Attaching the first panel I made sure it all fit right, and got the angle I wanted set up. Not sure if its the perfect angle, since these panels do not move as the sun does I guess there will just be a peak time when these panels are pulling in the most power.
Putting the second panel on they fit flush against each other. There is almost room for a third, so I consider how I can get one more on this stand. It looks quite sturdy so should be able to handle one more hopefully.
The backside of the panels have the connections, they were zip tied tight from the factory. So I had to be very careful not to cut the wires once getting rid of the zip ties.
Got the 2 panels set up and looks pretty nice. Though I think I can do more here, looking at the hardware left from the second panel kit I am going to find a way to extend it.

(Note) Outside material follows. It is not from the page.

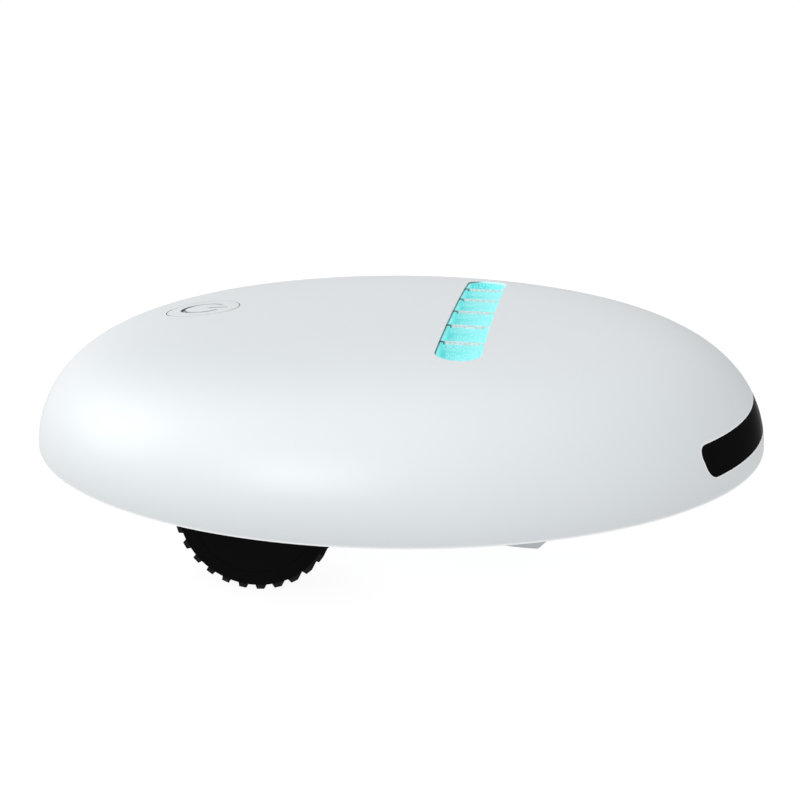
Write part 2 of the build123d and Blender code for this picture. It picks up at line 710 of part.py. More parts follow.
def sensor_boards():
    """Three small boards, one behind each part of the window."""
    thick = SENSOR_BOARD[0]
    return group([Rot(0, 0, a) * Pos(SENSOR_BACK_X + thick / 2, 0, SENSOR_Z) * Box(*SENSOR_BOARD)
                  for a in SENSOR_ANGLES])


def distance_sensors():
    """Sender and receiver barrels on each board."""
    x = SENSOR_BACK_X + SENSOR_BOARD[0] + SENSOR_L / 2
    barrel = Rot(0, 90, 0) * Cylinder(SENSOR_R, SENSOR_L)
    return group([Rot(0, 0, angle) * Pos(x, y, SENSOR_Z) * barrel
                  for angle in SENSOR_ANGLES for y in (-4, 4)])


def sensor_screws():
    return group([screw(x, y, SENSOR_TOP_Z - STRAP_T, 6.5) for x, y in SENSOR_POSTS])


# Power button ----------------------------------------------------------------------------

def power_sign():
    """Plan of the engraved sign: an open ring, and a bar through its opening."""
    sign = Circle(ICON_R + ICON_W / 2) - Circle(ICON_R - ICON_W / 2)
    reach = 2 * ICON_R
    rise = reach * tan(radians(ICON_GAP_DEG))
    sign -= make_face(Polyline((0, 0), (reach, rise), (reach, -rise), close=True))
    start, end = ICON_BAR
    sign += Pos((start + end) / 2, 0) * SlotOverall(end - start, ICON_W)
    return Pos(BUTTON_X, 0) * sign


def button_cap():
    """Round cap that follows the dome, with the engraved power sign, a skirt and a stem."""
    below = dome_solid(BUTTON_T)
    cap = (disc(BUTTON_X, 0, DEEP_Z, SKY_Z, BUTTON_R) & dome_solid()) - below
    skirt = disc(BUTTON_X, 0, SKIRT_Z, SKY_Z, BUTTON_R)
    skirt -= disc(BUTTON_X, 0, SKIRT_Z - 1, SKY_Z + 1, BUTTON_R - SKIRT_T)
    cap += skirt & below
    cap += disc(BUTTON_X, 0, STEM_END_Z, SKY_Z, STEM_R) & below
    return cap - (slab(power_sign(), DEEP_Z, SKY_Z) - dome_solid(ICON_DEPTH))


def button_bracket():
    """Guide plate under the cap, with a sleeve for the stem and legs for the switch board."""
    plate = disc(BUTTON_X, 0, BRACKET_Z - BRACKET_T, BRACKET_Z, BRACKET_R)
    plate += disc(BUTTON_X, 0, BRACKET_Z - SLEEVE_H, BRACKET_Z, STEM_R + 2.2)
    for x, y in SWITCH_LEGS:
        plate += disc(x, y, SWITCH_BOARD_Z, BRACKET_Z, SWITCH_LEG_R)
        plate -= disc(x, y, SWITCH_BOARD_Z - 1, SWITCH_BOARD_Z + POST_HOLE, CASE_SCREW_R)
    plate -= disc(BUTTON_X, 0, BRACKET_Z - 8, BRACKET_Z + 1, STEM_R + STEM_CLEAR)
    for x, y in BRACKET_POSTS:
        plate -= disc(x, y, BRACKET_Z - 4, BRACKET_Z + 1, M2_PASS)
    return plate


def button_spring():
    """Coil spring around the stem, from the guide plate to just under the cap."""
    top = dome_z(-BUTTON_X + SPRING_R, BUTTON_T) - SPRING_SLACK
    height = top - BRACKET_Z - SPRING_WIRE * 2
    path = Helix(height / SPRING_TURNS, height, SPRING_R)
    section = Plane(path @ 0, z_dir=path % 0) * Circle(SPRING_WIRE)
    coil = sweep(section, path=path, is_frenet=True)
    return Pos(BUTTON_X, 0, BRACKET_Z + SPRING_WIRE) * coil


def switch_board():
    """Small board under the button, screwed to the bracket's legs."""
    length, width, thick = SWITCH_BOARD
    plan = Pos(BUTTON_X, 0) * RectangleRounded(length, width, 2)
    board = slab(plan, SWITCH_BOARD_Z - thick, SWITCH_BOARD_Z)
    for x, y in SWITCH_LEGS:
        board -= disc(x, y, SWITCH_BOARD_Z - 3, SWITCH_BOARD_Z + 1, M2_HOLE)
    return board


def power_switch():
    """Push switch on the board, with the well its plunger slides in."""
    width, height = SWITCH_SIZE
    body = Pos(BUTTON_X, 0, SWITCH_BOARD_Z + height / 2) * Box(width, width, height)
    return body - disc(BUTTON_X, 0, SWITCH_BOARD_Z + 0.8, SWITCH_BOARD_Z + 3,
                       PLUNGER_R + STEM_CLEAR)


def switch_plunger():
    """Plunger of the switch, always against the stem."""
    return disc(BUTTON_X, 0, SWITCH_BOARD_Z + 2.1, STEM_END_Z, PLUNGER_R)


def switch_screws():
    """Two screws through the switch board, and two through the guide plate."""
    seat = SWITCH_BOARD_Z - SWITCH_BOARD[2]
    low = [screw(x, y, seat, 5.5, CASE_SCREW_R, 1.7) for x, y in SWITCH_LEGS]
    high = [screw(x, y, BRACKET_Z - BRACKET_T, 6.5) for x, y in BRACKET_POSTS]
    return group(low + high)


# Caster ----------------------------------------------------------------------------------

def pod_outline():
    """Side view of the caster's pod: a sloping foot with a steep front."""
    foot_rear = POD_TIP_Z + (POD_FRONT_X - POD_REAR_X) * tan(POD_SLOPE)
    nose = BELLY_Z - POD_TIP_Z
    return make_face(Polyline((POD_FRONT_X, POD_TIP_Z), (POD_FRONT_X + nose * POD_NOSE, BELLY_Z),
                              (POD_REAR_X - 14, BELLY_Z), (POD_REAR_X, foot_rear), close=True))


def caster_housing():
    """Pod under the belly with the ball's socket."""
    pod = extrude(Plane.XZ.offset(-POD_HALF_Y) * pod_outline(), 2 * POD_HALF_Y)
    middle = (POD_FRONT_X + POD_REAR_X) / 2
    pod &= slab(Pos(middle, 0) * Ellipse(POD_HALF_X, POD_HALF_Y), 0, BELLY_Z)
    pod -= Pos(BALL_X, 0, BALL_R) * Sphere(BALL_R + BALL_GAP)
    pod -= disc(BALL_X, 0, BALL_R, BELLY_Z + 1, BALL_R + BALL_GAP)
    for x, y in CASTER_SCREWS:
        pod -= disc(x, y, 0, BELLY_Z + 1, 1.3)
        pod -= disc(x, y, 0, BELLY_Z - 4, 2.6)
    return pod


def caster_ball():
    return Pos(BALL_X, 0, BALL_R) * Sphere(BALL_R)


def caster_cap():
    """Plug that closes the socket from above."""
    plug = disc(BALL_X, 0, BALL_R + 4, BELLY_Z + 0.1, BALL_R + BALL_GAP - 0.1)
    plug += disc(BALL_X, 0, BELLY_Z + 0.05, BELLY_Z + 5.2, CAP_R)
    return plug - Pos(BALL_X, 0, BALL_R) * Sphere(BALL_R + BALL_GAP)


def caster_screws():
    return group([screw(x, y, BELLY_Z - 4, 9, M2_HOLE, 2.2) for x, y in CASTER_SCREWS])


# Battery and main board ------------------------------------------------------------------

def battery_cells():
    return group([cross(x, CELL_Z, -CELL_L / 2, CELL_L / 2, CELL_R) for x in CELL_X])


def battery_cover():
    """Hatch in the belly, with two side tongues and a finger notch."""
    length, width = (size - 2 * GAP for size in COVER_SIZE)
    outline = Pos(COVER_X, 0) * RectangleRounded(length, width, COVER_CORNER - GAP)
    plate = slab(outline, BELLY_Z, BELLY_Z + COVER_SHEET)
    notch = Pos(COVER_X + 15.5, 0) * SlotOverall(14, 2.4, rotation=90)
    plate -= slab(notch, BELLY_Z - 1, BELLY_Z + 0.8)
    half, reach = TONGUE[0] / 2, COVER_SIZE[1] / 2 + TONGUE[1]
    top = BELLY_Z + 3.2
    tongues = block(COVER_X - half, COVER_X + half, -reach, reach, BELLY_Z + 1.75, top)
    neck = block(COVER_X - half, COVER_X + half, -22, 22, BELLY_Z + 1, top)
    return plate + tongues + neck


def main_board():
    board = block(*BOARD_X, -BOARD_HALF_Y, BOARD_HALF_Y, BOARD_Z, BOARD_Z + BOARD_T)
    for x, y in BOARD_HOLES:
        board -= disc(x, y, BOARD_Z - 1, BOARD_Z + 3, M2_PASS)
    return board


def board_chips():
    top = BOARD_Z + BOARD_T
    return group([Pos(x, y, top + h / 2) * Box(a, b, h) for x, y, a, b, h in CHIPS])


def board_screws():
    seat = BOARD_Z + BOARD_T
    return group([screw(x, y, seat, 7, M2_HOLE, 2.0, up=False) for x, y in BOARD_HOLES])


CENTRE_PARTS = {
    "top_shell": top_shell, "bottom_shell": bottom_shell, "shell_screws": shell_screws,
    "light_tray": light_tray, "light_ribs": light_ribs, "light_board": light_board,
    "light_leds": light_leds, "light_screws": light_screws, "front_window": front_window,
    "sensor_bracket": sensor_bracket, "sensor_boards": sensor_boards,
    "distance_sensors": distance_sensors, "sensor_screws": sensor_screws,
    "button_cap": button_cap, "button_bracket": button_bracket,
    "button_spring": button_spring, "switch_board": switch_board,
    "power_switch": power_switch, "switch_plunger": switch_plunger,
    "switch_screws": switch_screws,
    "caster_housing": caster_housing, "caster_ball": caster_ball, "caster_cap": caster_cap,
    "caster_screws": caster_screws, "battery_cells": battery_cells,
    "battery_cover": battery_cover, "main_board": main_board, "board_chips": board_chips,
    "board_screws": board_screws,
}

SIDE_PARTS = {
    "motor": motor, "motor_pinion": motor_pinion, "first_gear": first_gear,
    "second_gear": second_gear, "output_gear": output_gear, "gear_pins": gear_pins,
    "gearbox_case": gearbox_case, "gearbox_cover": gearbox_cover,
    "gearbox_screws": gearbox_screws, "axle_bush": axle_bush, "axle": axle,
    "wheel_hub": wheel_hub, "tyre": tyre, "wheel_screw": wheel_screw,
}


def main():
    os.makedirs("parts", exist_ok=True)
    for name, make in CENTRE_PARTS.items():
        export_step(make(), f"parts/{name}.step")
    for name, make in SIDE_PARTS.items():
        part = make()
        export_step(part, f"parts/right_{name}.step")
        export_step(left(part), f"parts/left_{name}.step")


main()
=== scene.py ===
import json
import math
import bpy
from mathutils import Matrix, Vector


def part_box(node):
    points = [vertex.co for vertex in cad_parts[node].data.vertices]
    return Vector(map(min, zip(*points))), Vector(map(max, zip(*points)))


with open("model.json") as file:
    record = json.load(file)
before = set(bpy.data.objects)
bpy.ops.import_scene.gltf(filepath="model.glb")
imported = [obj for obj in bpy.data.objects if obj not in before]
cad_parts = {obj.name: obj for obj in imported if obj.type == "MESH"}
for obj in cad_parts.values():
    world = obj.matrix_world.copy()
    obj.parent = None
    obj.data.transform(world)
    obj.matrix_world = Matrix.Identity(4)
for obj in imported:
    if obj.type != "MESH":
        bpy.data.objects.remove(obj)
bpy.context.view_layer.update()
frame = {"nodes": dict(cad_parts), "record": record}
nodes = frame["nodes"]
scene = bpy.context.scene

# Places and sizes in metres, from the frame --------------------------------------------

MM = 0.001
shell_low, shell_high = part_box("top_shell")
BODY_R = shell_high.x
RIM = Vector((0, 0, shell_low.z))

TRAY_FLANGE = Vector((2.0 * MM, 2.0 * MM, 0))     # hidden under the shell
tray_low, tray_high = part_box("light_tray")
strip_low, strip_high = tray_low + TRAY_FLANGE, tray_high - TRAY_FLANGE
rib_low, rib_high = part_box("light_ribs")
RIB_PITCH = (rib_high.y - rib_low.y) / 4          # five ribs

cap_low, cap_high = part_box("button_cap")
BUTTON_X = (cap_low.x + cap_high.x) / 2
BUTTON_R = (cap_high.x - cap_low.x) / 2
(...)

Running the wire through the conduit was the most frustrating part of the process. So I tried to make this easier by taping the two wires together to make them more stiff to help get through the tubing. I could only get about 10' through before it would not budge anymore.
Things are coming into place now. About half way through the day I had the battery wired in, the panels mostly set up and only had a few more connections to make.
These three tools is mostly what I used, dikes, a stripper and the mc4 crimper. Between these it was mostly what I worked with on the solar setup. The mc4 connectors can be seen as well below the tools and to the right of them.
I wired my panels up in parallel, meaning the amperage would increase but not the voltage. If I go with a better charge controller I may change this and wire them in series to get more voltage. But for now going in parallel I can get the most of my little PWM charge controller.
Nice hanging out under the panels wiring everything up. I listened to some music while wiring and it was nice laying down. Glad no ants bit me, laying on the ground outside this time of year your just asking to get bugs on you..lol
The junction box is getting pretty full, as I connect I use some non-water resistant wire nuts. Since they will be in this sealed junction box they do not need more than that.
Making my mc4 connectors has been a learning experience. Honestly I messed up on a couple by leaving the connector on the wire when crimping. So I had to cut them off and try again.
I decided to work more on the solar panel rack and used some of the discarded frame from the second kit to extend the first one. Hope it holds up, was not designed for this.
Wiring the the battery was very basic. Until I know if I need a second battery I just stripped extra wire and wrapped it around the holes in the posts. This is temporary and will put proper terminals on it once I review this rigs capacity.
I was lucky to get the third panel mounted, using more zipties it all came together. We shall see when its windy or snow buildup makes this collapse. But for now its holding up well.
Checked the amp flow from the panels, there is indeed power going to it. I took this reading in the late afternoon so the panels were not directly into the sun. They get alot more amps in the late morning and around noon. But since I finished this project by the late afternoon the readings from the panels were low.
Checking the solar charge controller it shows it has charged the battery. It was already trickle charged before I brought it out here so did not take long to get it fully charged.
I also included a digital timer, this will control the lights coming on and off. It can be customized with a bunch of presets, I only used two. One to turn on the lights around 9pm and then to turn them off around 6:30am. As the seasons change I will need to adjust it as the sunrise and sunset changes.
Checking the voltage coming off the panels its showing 18v which is what I was looking for. If I ran these in series my voltage would be close to 60v but my PWM charge controller cannot handle such high voltages. So that is why I ran these in parallel.
After all was setup and running. I did a little clean up and used more zipties to take the loose wires from the panel and tied them up. Not my best cable management job honestly but it works.
Closing up the junction box and charge controller enclosure its good to go! The conduit should protect the wires from the UV and other harsh weather, or some naughty wild life gnawing on the wires.
As the sun went down that day I was excited to try out my new rig, above is a picture with the 2 spot lights on the Blueberry bushes and the 4 flood lights shining along our fence.
I got up early the next morning to take some pictures before sunrise. I really like how the bushes are lit up, and now we can see the entire fence line. The backyard used to be quite dark and creepy but now its all lit up and seems much more peaceful.
Over the next few days I will keep an eye on the voltage to see how much it drops. And consider adding a battery and or a better charge controller. It can certainly do one night, but having it run every night may be hard when we get rainy weather and cloud cover. So we shall see in reality how well this system really works. And I am also glad I now have a second solar rig in the case we lose power from the utility company. This tends to happen during severe storms and I would not be surprised if I am in need of it soon enough, hurricane season is right around the corner and you never know when a bunch of trees will take out power lines and leave you in the dark.